─── GIVEN INFORMATION
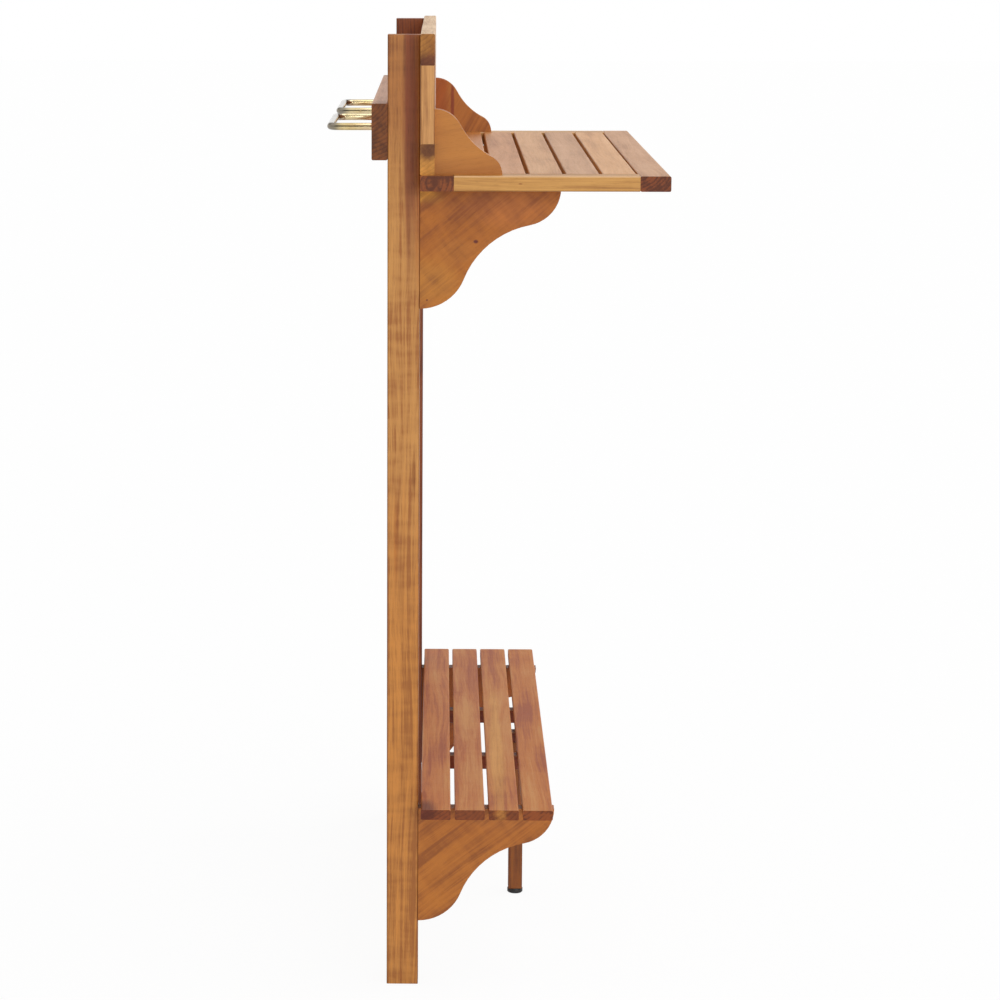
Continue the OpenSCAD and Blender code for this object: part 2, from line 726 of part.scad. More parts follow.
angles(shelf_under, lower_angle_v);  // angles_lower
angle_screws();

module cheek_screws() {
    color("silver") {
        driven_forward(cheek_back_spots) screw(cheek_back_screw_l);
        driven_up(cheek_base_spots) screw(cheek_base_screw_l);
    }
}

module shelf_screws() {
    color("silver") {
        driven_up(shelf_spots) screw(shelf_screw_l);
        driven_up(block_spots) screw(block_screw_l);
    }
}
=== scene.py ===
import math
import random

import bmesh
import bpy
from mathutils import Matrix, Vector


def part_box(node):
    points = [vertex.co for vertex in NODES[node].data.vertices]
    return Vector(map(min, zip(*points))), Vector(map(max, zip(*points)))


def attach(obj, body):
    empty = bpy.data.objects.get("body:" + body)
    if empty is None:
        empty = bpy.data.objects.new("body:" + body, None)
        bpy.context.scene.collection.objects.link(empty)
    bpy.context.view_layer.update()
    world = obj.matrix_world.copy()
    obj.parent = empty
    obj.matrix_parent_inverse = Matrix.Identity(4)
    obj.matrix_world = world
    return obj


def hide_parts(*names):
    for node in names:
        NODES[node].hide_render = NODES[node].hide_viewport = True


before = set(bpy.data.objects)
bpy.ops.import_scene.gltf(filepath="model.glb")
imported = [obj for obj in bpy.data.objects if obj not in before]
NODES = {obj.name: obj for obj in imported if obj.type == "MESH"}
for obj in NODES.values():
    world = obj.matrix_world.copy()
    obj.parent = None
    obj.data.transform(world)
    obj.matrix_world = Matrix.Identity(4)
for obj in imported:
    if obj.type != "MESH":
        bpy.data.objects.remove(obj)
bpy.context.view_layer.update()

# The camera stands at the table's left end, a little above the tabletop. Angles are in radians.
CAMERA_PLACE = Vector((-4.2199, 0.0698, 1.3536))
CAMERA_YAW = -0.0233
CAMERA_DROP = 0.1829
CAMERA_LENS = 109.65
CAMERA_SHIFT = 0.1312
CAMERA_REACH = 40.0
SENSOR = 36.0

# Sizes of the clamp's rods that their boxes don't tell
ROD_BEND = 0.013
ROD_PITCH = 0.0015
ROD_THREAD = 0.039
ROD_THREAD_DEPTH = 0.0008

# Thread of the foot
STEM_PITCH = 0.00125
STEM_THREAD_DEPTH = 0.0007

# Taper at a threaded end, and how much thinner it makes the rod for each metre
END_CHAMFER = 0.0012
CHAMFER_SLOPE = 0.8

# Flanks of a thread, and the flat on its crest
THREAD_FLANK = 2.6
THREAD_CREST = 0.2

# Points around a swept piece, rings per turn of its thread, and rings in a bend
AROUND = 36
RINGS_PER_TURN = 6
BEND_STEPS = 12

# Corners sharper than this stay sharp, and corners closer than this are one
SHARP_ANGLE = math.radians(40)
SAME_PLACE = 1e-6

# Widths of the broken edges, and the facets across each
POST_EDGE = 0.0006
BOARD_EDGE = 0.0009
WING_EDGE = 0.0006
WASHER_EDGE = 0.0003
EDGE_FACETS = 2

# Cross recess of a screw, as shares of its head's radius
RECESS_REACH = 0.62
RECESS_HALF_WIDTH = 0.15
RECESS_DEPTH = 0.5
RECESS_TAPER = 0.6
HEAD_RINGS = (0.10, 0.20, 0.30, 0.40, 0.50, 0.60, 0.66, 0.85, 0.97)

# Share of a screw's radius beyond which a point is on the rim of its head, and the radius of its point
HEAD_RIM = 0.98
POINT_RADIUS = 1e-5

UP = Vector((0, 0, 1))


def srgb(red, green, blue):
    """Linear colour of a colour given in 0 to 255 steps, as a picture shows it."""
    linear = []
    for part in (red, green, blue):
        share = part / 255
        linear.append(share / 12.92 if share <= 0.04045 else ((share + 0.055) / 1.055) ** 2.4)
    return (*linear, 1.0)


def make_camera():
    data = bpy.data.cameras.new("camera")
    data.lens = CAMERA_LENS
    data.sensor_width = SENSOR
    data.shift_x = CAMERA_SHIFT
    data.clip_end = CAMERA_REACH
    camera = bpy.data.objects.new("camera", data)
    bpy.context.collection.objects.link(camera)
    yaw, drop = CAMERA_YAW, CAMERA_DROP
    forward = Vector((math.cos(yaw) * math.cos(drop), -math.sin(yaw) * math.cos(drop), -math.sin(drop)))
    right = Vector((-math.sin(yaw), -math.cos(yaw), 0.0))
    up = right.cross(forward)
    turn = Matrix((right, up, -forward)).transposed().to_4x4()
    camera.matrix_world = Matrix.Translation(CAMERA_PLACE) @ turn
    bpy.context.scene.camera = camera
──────
» DIRECTIVE: Output, from the data above, the lines from the line with "driven_up(shelf_spots) screw(shelf_screw_l);" to the line with "bpy.data.objects.remove(obj)" exactly as they stand, both ends included and nothing else.

» THE RESPONSE:
        driven_up(shelf_spots) screw(shelf_screw_l);
        driven_up(block_spots) screw(block_screw_l);
    }
}
=== scene.py ===
import math
import random

import bmesh
import bpy
from mathutils import Matrix, Vector


def part_box(node):
    points = [vertex.co for vertex in NODES[node].data.vertices]
    return Vector(map(min, zip(*points))), Vector(map(max, zip(*points)))


def attach(obj, body):
    empty = bpy.data.objects.get("body:" + body)
    if empty is None:
        empty = bpy.data.objects.new("body:" + body, None)
        bpy.context.scene.collection.objects.link(empty)
    bpy.context.view_layer.update()
    world = obj.matrix_world.copy()
    obj.parent = empty
    obj.matrix_parent_inverse = Matrix.Identity(4)
    obj.matrix_world = world
    return obj


def hide_parts(*names):
    for node in names:
        NODES[node].hide_render = NODES[node].hide_viewport = True


before = set(bpy.data.objects)
bpy.ops.import_scene.gltf(filepath="model.glb")
imported = [obj for obj in bpy.data.objects if obj not in before]
NODES = {obj.name: obj for obj in imported if obj.type == "MESH"}
for obj in NODES.values():
    world = obj.matrix_world.copy()
    obj.parent = None
    obj.data.transform(world)
    obj.matrix_world = Matrix.Identity(4)
for obj in imported:
    if obj.type != "MESH":
        bpy.data.objects.remove(obj)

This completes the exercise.